EXERCISE DIRECTIONS — Output the data below in full, byte for byte. Nothing may differ.

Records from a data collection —

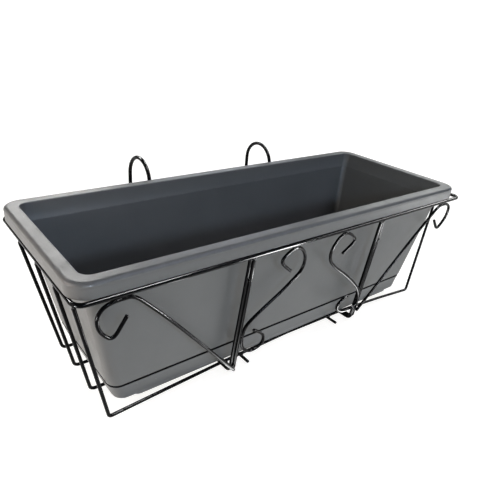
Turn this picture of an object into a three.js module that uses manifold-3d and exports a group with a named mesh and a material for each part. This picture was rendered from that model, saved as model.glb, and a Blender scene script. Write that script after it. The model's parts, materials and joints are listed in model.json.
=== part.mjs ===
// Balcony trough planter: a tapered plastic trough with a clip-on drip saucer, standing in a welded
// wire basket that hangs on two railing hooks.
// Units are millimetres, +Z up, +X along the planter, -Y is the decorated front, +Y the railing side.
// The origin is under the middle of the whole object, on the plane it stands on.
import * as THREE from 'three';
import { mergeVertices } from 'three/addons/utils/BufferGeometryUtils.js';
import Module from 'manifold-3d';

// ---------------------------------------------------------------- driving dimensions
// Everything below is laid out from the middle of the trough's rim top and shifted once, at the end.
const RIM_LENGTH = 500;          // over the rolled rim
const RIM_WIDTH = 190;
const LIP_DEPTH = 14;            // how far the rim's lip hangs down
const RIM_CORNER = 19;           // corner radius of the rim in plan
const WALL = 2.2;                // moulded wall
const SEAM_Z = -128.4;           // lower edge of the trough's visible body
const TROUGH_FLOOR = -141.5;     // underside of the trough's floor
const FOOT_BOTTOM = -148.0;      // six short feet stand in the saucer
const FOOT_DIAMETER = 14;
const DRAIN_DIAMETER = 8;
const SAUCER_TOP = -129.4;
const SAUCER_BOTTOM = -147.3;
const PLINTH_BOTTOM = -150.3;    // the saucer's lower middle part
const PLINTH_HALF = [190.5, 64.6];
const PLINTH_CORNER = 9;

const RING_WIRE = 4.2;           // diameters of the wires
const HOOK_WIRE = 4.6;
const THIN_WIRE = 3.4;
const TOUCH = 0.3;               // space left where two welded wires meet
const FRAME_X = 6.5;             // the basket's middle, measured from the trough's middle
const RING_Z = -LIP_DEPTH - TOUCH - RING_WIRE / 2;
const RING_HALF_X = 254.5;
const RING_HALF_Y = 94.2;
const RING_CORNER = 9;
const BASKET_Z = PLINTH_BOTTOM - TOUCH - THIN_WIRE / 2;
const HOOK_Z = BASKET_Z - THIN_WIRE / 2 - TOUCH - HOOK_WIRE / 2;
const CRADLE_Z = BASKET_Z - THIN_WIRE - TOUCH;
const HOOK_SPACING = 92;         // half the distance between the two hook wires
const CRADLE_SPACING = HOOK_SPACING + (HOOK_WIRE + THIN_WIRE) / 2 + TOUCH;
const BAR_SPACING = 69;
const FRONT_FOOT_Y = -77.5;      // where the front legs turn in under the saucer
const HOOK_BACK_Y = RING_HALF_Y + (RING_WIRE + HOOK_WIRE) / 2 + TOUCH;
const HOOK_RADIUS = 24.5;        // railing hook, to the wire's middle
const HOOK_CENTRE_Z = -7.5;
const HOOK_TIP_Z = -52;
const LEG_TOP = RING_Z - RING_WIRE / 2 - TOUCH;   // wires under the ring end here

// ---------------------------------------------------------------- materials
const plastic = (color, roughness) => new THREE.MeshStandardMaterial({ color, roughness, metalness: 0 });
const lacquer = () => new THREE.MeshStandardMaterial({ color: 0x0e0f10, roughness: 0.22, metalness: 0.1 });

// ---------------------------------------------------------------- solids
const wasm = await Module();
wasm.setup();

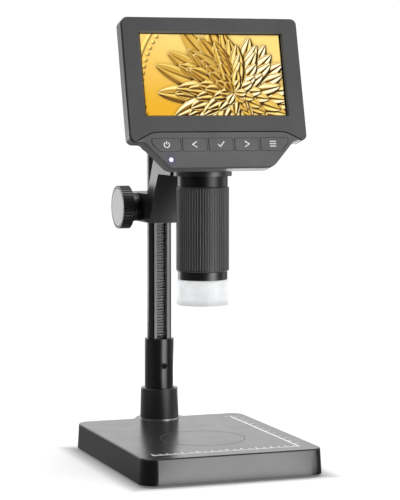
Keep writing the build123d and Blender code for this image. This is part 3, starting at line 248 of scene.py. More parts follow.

EXPECTED ANSWER —
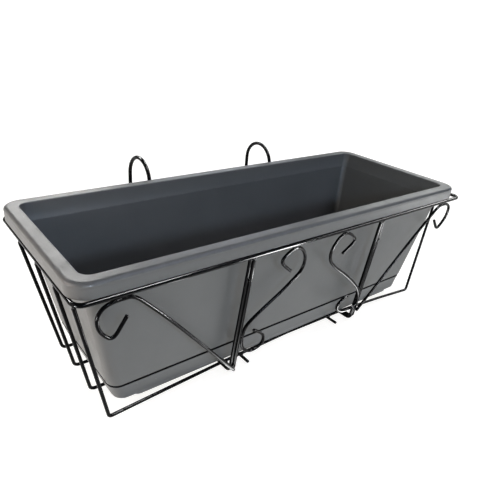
Turn this picture of an object into a three.js module that uses manifold-3d and exports a group with a named mesh and a material for each part. This picture was rendered from that model, saved as model.glb, and a Blender scene script. Write that script after it. The model's parts, materials and joints are listed in model.json.
=== part.mjs ===
// Balcony trough planter: a tapered plastic trough with a clip-on drip saucer, standing in a welded
// wire basket that hangs on two railing hooks.
// Units are millimetres, +Z up, +X along the planter, -Y is the decorated front, +Y the railing side.
// The origin is under the middle of the whole object, on the plane it stands on.
import * as THREE from 'three';
import { mergeVertices } from 'three/addons/utils/BufferGeometryUtils.js';
import Module from 'manifold-3d';

// ---------------------------------------------------------------- driving dimensions
// Everything below is laid out from the middle of the trough's rim top and shifted once, at the end.
const RIM_LENGTH = 500;          // over the rolled rim
const RIM_WIDTH = 190;
const LIP_DEPTH = 14;            // how far the rim's lip hangs down
const RIM_CORNER = 19;           // corner radius of the rim in plan
const WALL = 2.2;                // moulded wall
const SEAM_Z = -128.4;           // lower edge of the trough's visible body
const TROUGH_FLOOR = -141.5;     // underside of the trough's floor
const FOOT_BOTTOM = -148.0;      // six short feet stand in the saucer
const FOOT_DIAMETER = 14;
const DRAIN_DIAMETER = 8;
const SAUCER_TOP = -129.4;
const SAUCER_BOTTOM = -147.3;
const PLINTH_BOTTOM = -150.3;    // the saucer's lower middle part
const PLINTH_HALF = [190.5, 64.6];
const PLINTH_CORNER = 9;

const RING_WIRE = 4.2;           // diameters of the wires
const HOOK_WIRE = 4.6;
const THIN_WIRE = 3.4;
const TOUCH = 0.3;               // space left where two welded wires meet
const FRAME_X = 6.5;             // the basket's middle, measured from the trough's middle
const RING_Z = -LIP_DEPTH - TOUCH - RING_WIRE / 2;
const RING_HALF_X = 254.5;
const RING_HALF_Y = 94.2;
const RING_CORNER = 9;
const BASKET_Z = PLINTH_BOTTOM - TOUCH - THIN_WIRE / 2;
const HOOK_Z = BASKET_Z - THIN_WIRE / 2 - TOUCH - HOOK_WIRE / 2;
const CRADLE_Z = BASKET_Z - THIN_WIRE - TOUCH;
const HOOK_SPACING = 92;         // half the distance between the two hook wires
const CRADLE_SPACING = HOOK_SPACING + (HOOK_WIRE + THIN_WIRE) / 2 + TOUCH;
const BAR_SPACING = 69;
const FRONT_FOOT_Y = -77.5;      // where the front legs turn in under the saucer
const HOOK_BACK_Y = RING_HALF_Y + (RING_WIRE + HOOK_WIRE) / 2 + TOUCH;
const HOOK_RADIUS = 24.5;        // railing hook, to the wire's middle
const HOOK_CENTRE_Z = -7.5;
const HOOK_TIP_Z = -52;
const LEG_TOP = RING_Z - RING_WIRE / 2 - TOUCH;   // wires under the ring end here

// ---------------------------------------------------------------- materials
const plastic = (color, roughness) => new THREE.MeshStandardMaterial({ color, roughness, metalness: 0 });
const lacquer = () => new THREE.MeshStandardMaterial({ color: 0x0e0f10, roughness: 0.22, metalness: 0.1 });

// ---------------------------------------------------------------- solids
const wasm = await Module();
wasm.setup();

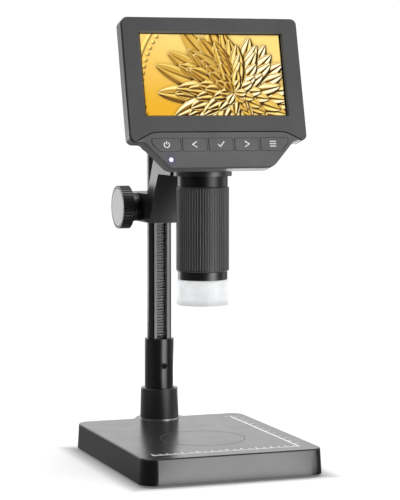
Keep writing the build123d and Blender code for this image. This is part 3, starting at line 248 of scene.py. More parts follow.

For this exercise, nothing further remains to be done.